# [Exercise input]
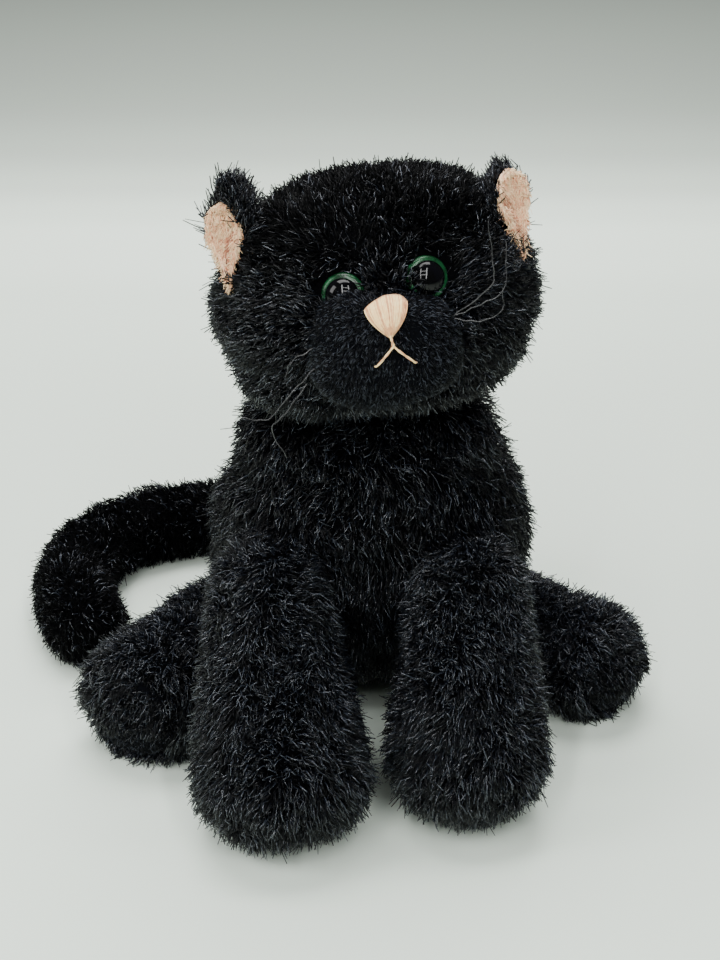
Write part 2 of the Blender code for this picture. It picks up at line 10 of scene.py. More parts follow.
import bmesh
import bpy
import numpy as np
from mathutils import Euler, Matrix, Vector


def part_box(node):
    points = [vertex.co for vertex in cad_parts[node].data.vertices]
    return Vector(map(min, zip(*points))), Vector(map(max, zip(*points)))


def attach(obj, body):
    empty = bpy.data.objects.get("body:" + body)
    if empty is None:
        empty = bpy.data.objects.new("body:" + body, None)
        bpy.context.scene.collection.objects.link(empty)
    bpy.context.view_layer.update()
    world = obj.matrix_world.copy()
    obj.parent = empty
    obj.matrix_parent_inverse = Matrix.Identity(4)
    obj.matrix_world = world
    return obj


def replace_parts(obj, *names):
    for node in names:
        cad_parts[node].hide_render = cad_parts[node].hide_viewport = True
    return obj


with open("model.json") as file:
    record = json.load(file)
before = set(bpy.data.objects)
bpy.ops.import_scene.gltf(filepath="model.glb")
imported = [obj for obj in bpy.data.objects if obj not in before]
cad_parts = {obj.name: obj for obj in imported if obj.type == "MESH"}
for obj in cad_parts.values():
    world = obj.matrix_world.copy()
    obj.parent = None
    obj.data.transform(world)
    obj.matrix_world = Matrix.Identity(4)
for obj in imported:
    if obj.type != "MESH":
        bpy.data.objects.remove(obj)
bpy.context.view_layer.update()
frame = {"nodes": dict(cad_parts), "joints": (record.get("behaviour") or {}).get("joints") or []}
NODES = frame["nodes"]
JOINTS = {joint["name"]: Vector(joint["pos_m"]) for joint in frame["joints"]}
MM = 0.001
SIDES = {"left": 1, "right": -1}
TAIL_PARTS = ("base", "middle", "tip")

# Head, as the CAD has it
NECK = JOINTS["neck_turn"]
HEAD_POSE = Euler([math.radians(a) for a in (-9, -7, 5)]).to_matrix()
MUZZLE_MIDDLE = Vector((0, -32, 22)) * MM
MUZZLE_SIZE = Vector((16.8, 10.6, 12.6)) * MM
MUZZLE_POWER = 2.5  # 2 would be an ellipse, and more is boxier
MUZZLE_RISE, MUZZLE_EXTRA_RISE = 0.6, 3.9  # mm all along its top, and more under the right eye
MUZZLE_RISE_AT, MUZZLE_RISE_WIDTH = -8.5, 5.5  # mm across the face, where that is

# Skins
FLOOR_CLEARANCE = 0.15 * MM
SMALLEST = 1e-12  # divides in the place of a length of zero
BATCH = 2000  # points whose distances are worked out at a time

# Pile
PILE_RADIUS = 0.14 * MM
STRAND_TIP = 0.7  # tip over root
STRANDS_PER_PIECE = 15000  # keeps each piece under 200,000 triangles
ROOT_DEPTH = 0.25 * MM  # strands start this far under the skin
LONG_WAVE, SHORT_WAVE = 14 * MM, 5 * MM  # distances over which the lie of the pile changes
LOWEST_LIE = 0.12  # strands that lean out of the skin by less than this are lifted
LENGTHS, LENGTH_SHARES = (1.0, 1.3, 0.7), (0.70, 0.08, 0.22)  # most strands, long ones and broken ones
CELL_PRIMES = (73856093, 19349663, 83492791)  # they mix a cell's three numbers into one
SOLE_TOP = 12 * MM  # the long pile hangs down this far over the soles


# Places --------------------------------------------------------------------------------------------


def in_head(x, y, z):
    """A point given in millimetres in the head's own frame."""
    return NECK + HEAD_POSE @ (Vector((x, y, z)) * MM)


def middle_of(node):
    low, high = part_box(node)
    return (low + high) / 2


def muzzle_rise(x):
    """How much further, in mm, the muzzle reaches up at x. It is sewn higher under the right eye."""
    return MUZZLE_RISE + MUZZLE_EXTRA_RISE * math.exp(-(((x - MUZZLE_RISE_AT) / MUZZLE_RISE_WIDTH) ** 2))


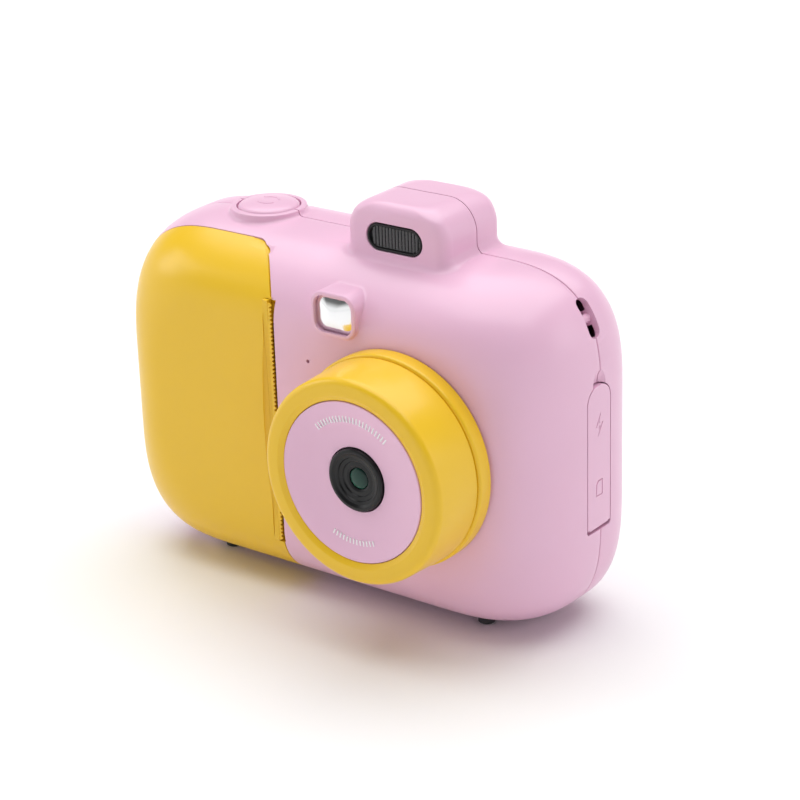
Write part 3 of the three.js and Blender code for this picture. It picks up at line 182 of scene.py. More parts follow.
class Shader:
    """One material's node tree, with a Principled shader at its end."""

    def __init__(self, name: str) -> None:
        """Makes an empty node material.

        Args:
            name: the material's name.
        """
        self.material = bpy.data.materials.new(name)
        self.material.use_nodes = True
        self.nodes = self.material.node_tree.nodes
        self.links = self.material.node_tree.links
        self.surface = next(n for n in self.nodes if n.type == "BSDF_PRINCIPLED")
        self.place = self.node("ShaderNodeTexCoord", {}, {}, "Object")

    def node(
        self, kind: str, settings: dict[str, Any], inputs: dict[Any, Any], output: Any = 0
    ) -> Value:
        """Adds a node.

        Args:
            kind: the node's type.
            settings: properties set first; "stops" is a colour ramp's list of (place, colour).
            inputs: socket name or number to a value or another node's Value.
            output: name or number of the output wanted.

        Returns:
            That output as a Value.
        """
        made = self.nodes.new(kind)
        for name, value in settings.items():
            if name == "stops":
                self._ramp(made, value)
            else:
                setattr(made, name, value)
        for socket, value in inputs.items():
            self.feed(made.inputs[socket], value)
        return Value(self, made.outputs[output])

    def feed(self, socket: Any, value: Any) -> None:
        """Links a Value into a socket, or sets a plain number or colour on it.

        Args:
            socket: the socket to fill.
            value: a Value, a number or a colour.
        """
        if isinstance(value, Value):
            self.links.new(value.socket, socket)
        else:
            socket.default_value = value

    @staticmethod
    def _ramp(node: Any, stops: Sequence[tuple[float, tuple[float, ...]]]) -> None:
        """Gives a colour ramp its stops.

        Args:
            node: the colour ramp.
            stops: its (place, colour) pairs.
        """
        elements = node.color_ramp.elements
        while len(elements) < len(stops):
            elements.new(0.5)
        for element, (place, colour) in zip(elements, stops):
            element.position = place
            element.color = colour

    def noise(self, size: float, detail: float = 3.0, rough: float = 0.5) -> Value:
        """Noise from 0 to 1 whose blotches are about size metres across."""
        inputs = {"Vector": self.place, "Scale": 1.0 / size, "Detail": detail, "Roughness": rough}
        return self.node("ShaderNodeTexNoise", {}, inputs, 0)

    def mix(self, share: Any, low: Any, high: Any) -> Value:
        """A colour between two colours."""
        inputs = {0: share, 6: low, 7: high}
        return self.node("ShaderNodeMix", {"data_type": "RGBA"}, inputs, 2)

    def bump(self, height: Value, depth: float, strength: float = 1.0) -> Value:
        """A Normal that follows a height, depth metres from its lowest to its highest."""
        inputs = {"Strength": strength, "Distance": depth, "Height": height}
        return self.node("ShaderNodeBump", {}, inputs, "Normal")

    def put(self, **sockets: Any) -> None:
        """Sets sockets of the Principled shader; Base_Color stands for Base Color."""
        for name, value in sockets.items():
            self.feed(self.surface.inputs[name.replace("_", " ")], value)


Colour = tuple[float, float, float]


def rgba(colour: Colour, scale: float = 1.0) -> tuple[float, float, float, float]:
    """A colour with full alpha, its channels times a scale."""
    return (*(min(1.0, c * scale) for c in colour), 1.0)


@dataclass(frozen=True)
class Moulded:
    """Moulded plastic: a fine spark-eroded texture, slight colour drift and faint handling marks."""

    colour: Colour
    roughness: float = 0.36
    grain: float = 0.00035
    depth: float = 0.000006
    coat: float = 0.0
    scatter: float = 0.0
    shine: float = 0.5

    def dress(self, shader: Shader) -> None:
        """Builds the finish.

        Args:
            shader: the material's tree.
        """
        drift = shader.noise(0.03, 2.0)
        grain = shader.noise(self.grain, 2.0, 0.6)
        wear = shader.noise(0.006, 5.0, 0.65).between(0.45, 0.75)
        colour = shader.mix(drift, rgba(self.colour, 0.97), rgba(self.colour, 1.03))
        shader.put(
            Base_Color=colour,
            Roughness=self.roughness + wear * 0.06 + (grain - 0.5) * 0.05,
            Normal=shader.bump(grain, self.depth),
            Coat_Weight=self.coat,
            Coat_Roughness=0.12,
            IOR=1.47,
            Specular_IOR_Level=self.shine,
        )
        if self.scatter:
            shader.put(Subsurface_Weight=self.scatter, Subsurface_Scale=0.0012)
            shader.put(Subsurface_Radius=(1.0, 0.6, 0.5))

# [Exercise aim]
Return the entries above unchanged, starting at the first line and stopping after the line with "imported = [obj".

# [Answer below]
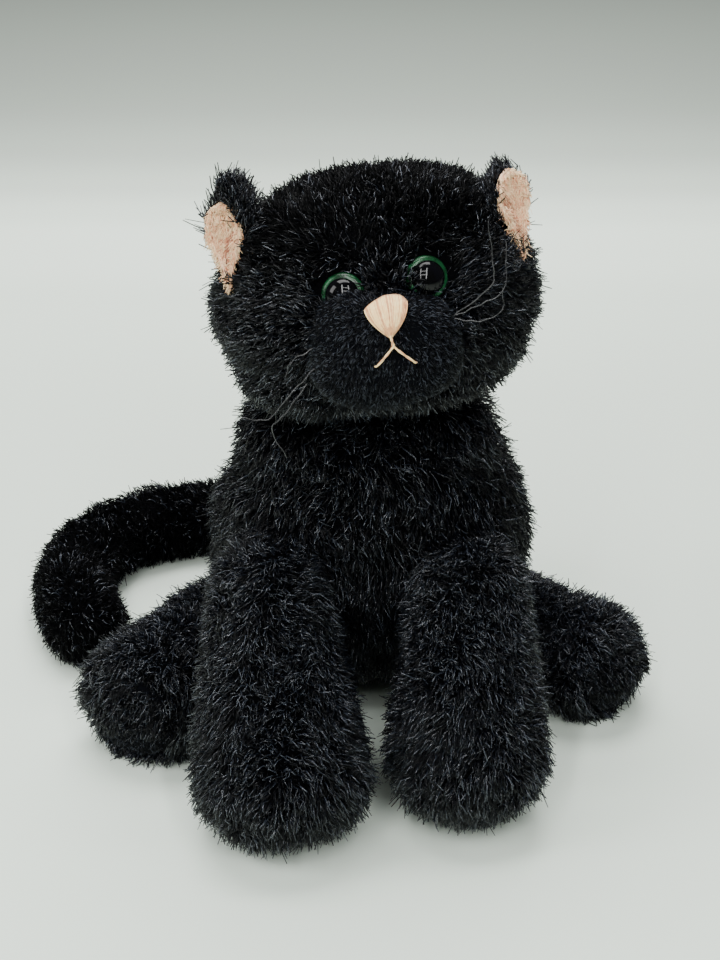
Write part 2 of the Blender code for this picture. It picks up at line 10 of scene.py. More parts follow.
import bmesh
import bpy
import numpy as np
from mathutils import Euler, Matrix, Vector


def part_box(node):
    points = [vertex.co for vertex in cad_parts[node].data.vertices]
    return Vector(map(min, zip(*points))), Vector(map(max, zip(*points)))


def attach(obj, body):
    empty = bpy.data.objects.get("body:" + body)
    if empty is None:
        empty = bpy.data.objects.new("body:" + body, None)
        bpy.context.scene.collection.objects.link(empty)
    bpy.context.view_layer.update()
    world = obj.matrix_world.copy()
    obj.parent = empty
    obj.matrix_parent_inverse = Matrix.Identity(4)
    obj.matrix_world = world
    return obj


def replace_parts(obj, *names):
    for node in names:
        cad_parts[node].hide_render = cad_parts[node].hide_viewport = True
    return obj


with open("model.json") as file:
    record = json.load(file)
before = set(bpy.data.objects)
bpy.ops.import_scene.gltf(filepath="model.glb")
imported = [obj for obj in bpy.data.objects if obj not in before]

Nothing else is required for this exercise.